The file is rewritten in full on each tick, not appended.

Live status for watching applications

The reporter is designed to support external "watchers" — UIs, dashboards, or monitoring scripts that poll the status file to display pipeline progress. To use it that way, set reportUpdateMs to match your desired refresh rate:

"reportUpdateMs": 250

The watcher polls statusFile on its own interval and reads the most recent snapshot. Because the file is rewritten in full with the latest status, watchers do not need to handle partial reads.

This pattern is used by tika-gui-v2 to drive its progress UI: the GUI starts a pipeline subprocess, points the reporter at a temp file, and polls that file every few hundred milliseconds.

Tradeoffs:

  • Smaller reportUpdateMs values mean more disk writes.
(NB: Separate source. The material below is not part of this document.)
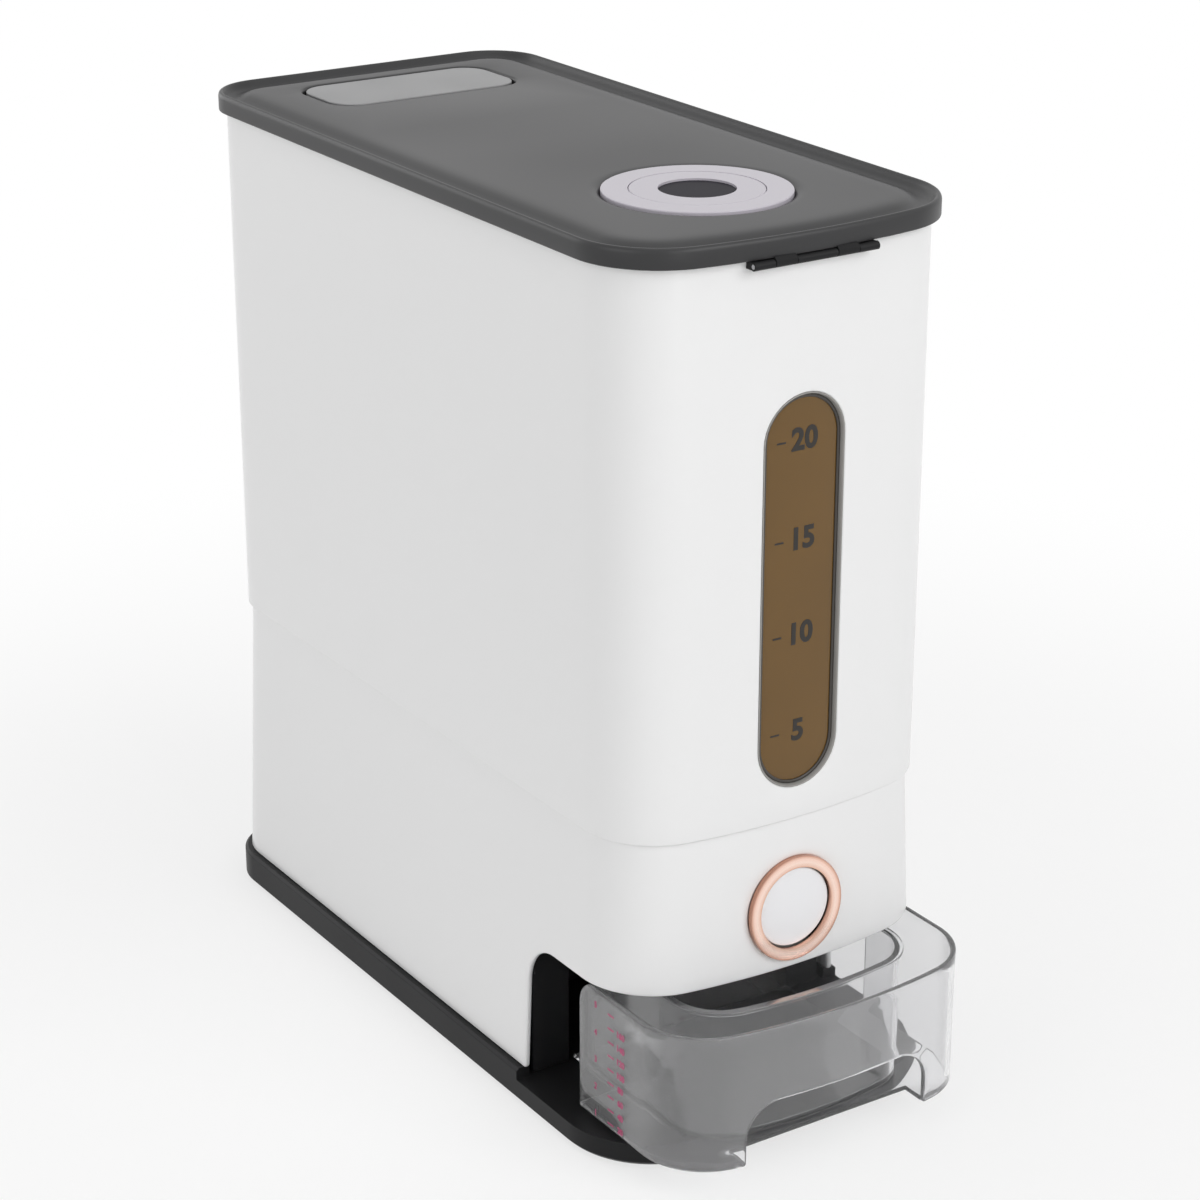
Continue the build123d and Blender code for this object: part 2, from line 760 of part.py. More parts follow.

On a fast SSD this is negligible, but on a slow disk (or NFS) the writer thread can become a bottleneck.

  • The reporter thread sleeps between writes, so the worst-case staleness of the file is reportUpdateMs milliseconds plus serialization time.
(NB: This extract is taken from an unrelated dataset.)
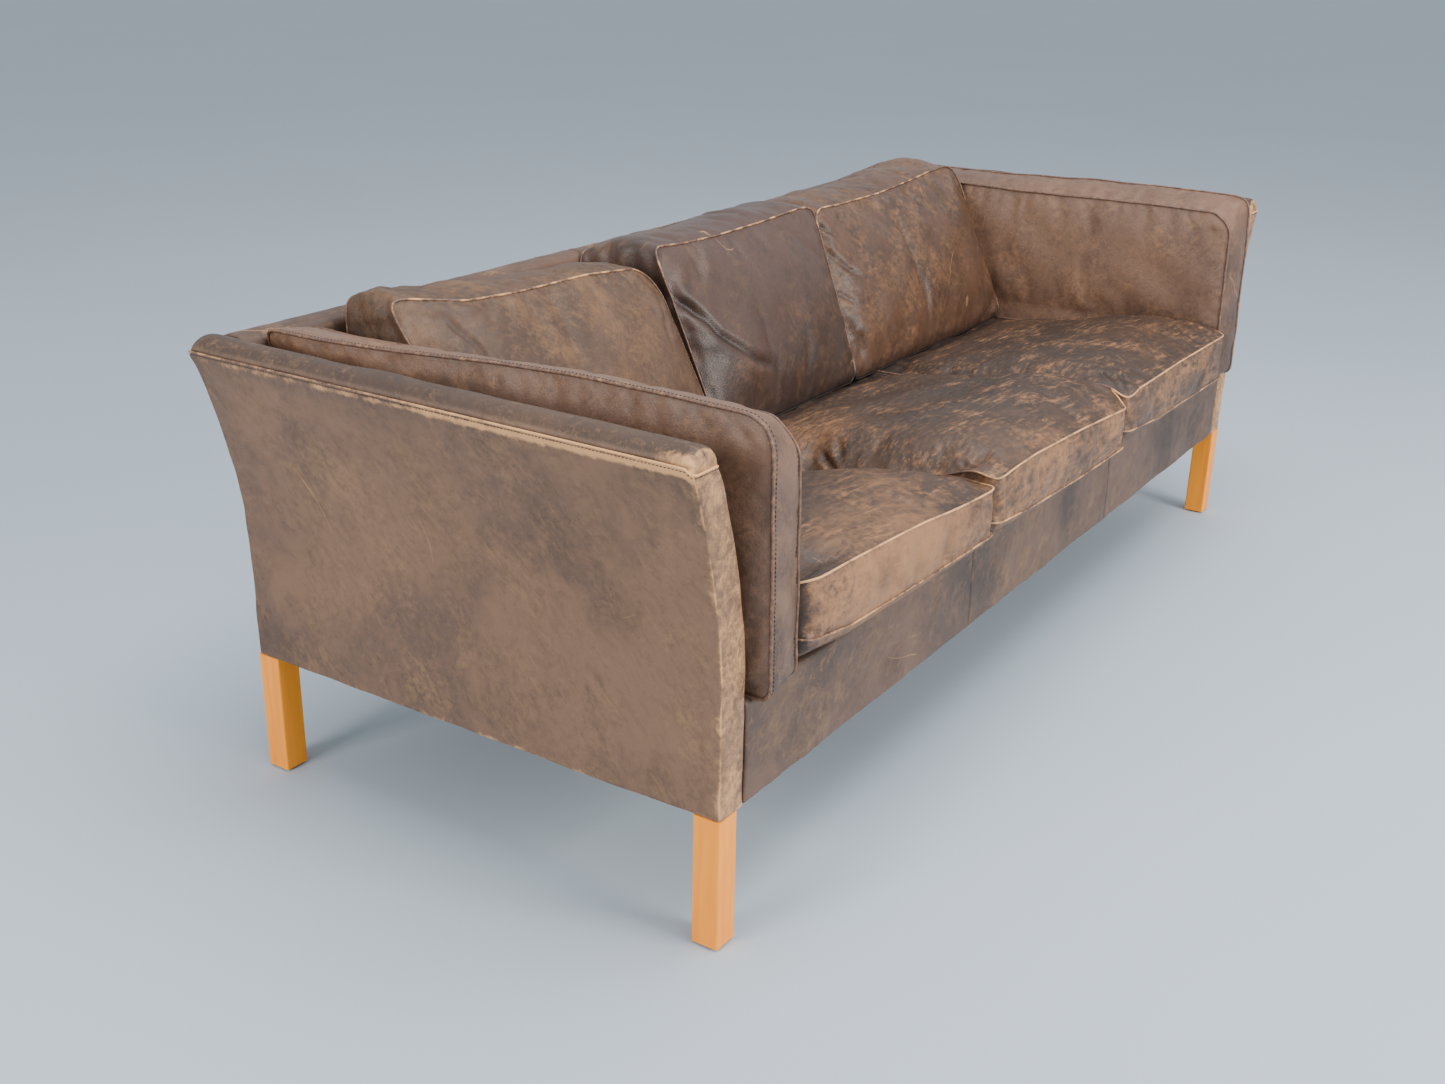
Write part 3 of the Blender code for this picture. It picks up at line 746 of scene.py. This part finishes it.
def patch_at(points, place_x, place_z, reach):
    """A soft round patch as seen from the front, 1 at its centre."""
    far = ((points[:, 0] - place_x) ** 2 + (points[:, 2] - place_z) ** 2) / reach ** 2
    return np.exp(-far)


def on_skin(points, normals, side, line):
    """Lay a line on a skin: its points are (x, y) on the top, or (x, z) on the front."""
    axis = 1 if side == "front" else 2
    aimed = -normals[:, 1] if side == "front" else normals[:, 2]
    skin = points[aimed > 0.35]
    flat = np.delete(skin, axis, axis=1)
    return skin[((flat[:, None, :] - np.array(line)[None]) ** 2).sum(2).argmin(0)]


def flowing(line, steps=4):
    """A closed line of points, rounded through them with short steps."""
    a, b, c, d = (np.roll(line, shift, axis=0) for shift in (1, 0, -1, -2))
    made = []
    for step in range(steps):
        u = step / steps
        made.append(b + 0.5 * u * (c - a + u * (2 * a - 5 * b + 4 * c - d + u * (3 * (b - c) + d - a))))
    return np.stack(made, axis=1).reshape(-1, *line.shape[1:])


def sew(name, mesh, loops, wears, radius, lift=0.0008):
    """Lay a welt along each seam loop of a finished cover."""
    points, normals = points_of(mesh), normals_of(mesh)
    lines = [flowing(points[loop] + normals[loop] * lift) for loop in loops]
    wears = [flowing(worn) if np.ndim(worn) else worn for worn in wears]
    trim(name, lines, True, welt_tree, WELT, {"Radius": radius}, wears)


ARM_LOW, ARM_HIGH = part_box("arm_cushion_right")
ARM_THICK = 0.080
ARM_FRONT = ARM_LOW.y
ARM_REAR = ARM_HIGH.y
ARM_BASE = ARM_LOW.z
ARM_IN = ARM_LOW.x
ARM_TOP = {"left": 0.697, "right": 0.708}
ARM_ROUND = {"left": 0.040, "right": 0.030}
ARM_LEAN = {"left": (0.046, -0.12), "right": (0.012, -0.10)}
ARM_SAG = 0.025
ARM_FOLDS = {
    "left": [(((-0.956, -0.250, 0.577), (-0.944, -0.372, 0.579), (-0.936, -0.412, 0.581)), 0.0016, 0.0020)],
    "right": [],
}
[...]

  • Per-record report() calls are cheap (counter increment only). The cost of "watching" is bounded by the periodic write, not by document throughput.

Security Notes

  • basePath is a sandbox boundary. The fetcher and emitter reject fetch/emit keys that resolve outside basePath. Do not set allowAbsolutePaths=true unless the source of fetch keys is fully trusted — an attacker-controlled fetch key could otherwise read arbitrary files.

  • Symlinks are followed. A symlink under basePath pointing outside basePath may still be readable. If you need strict containment, do not allow symlinks in your input tree.

  • Output directories are created automatically. The emitter creates intermediate directories as needed. Make sure the process’s umask is appropriate for the data being written.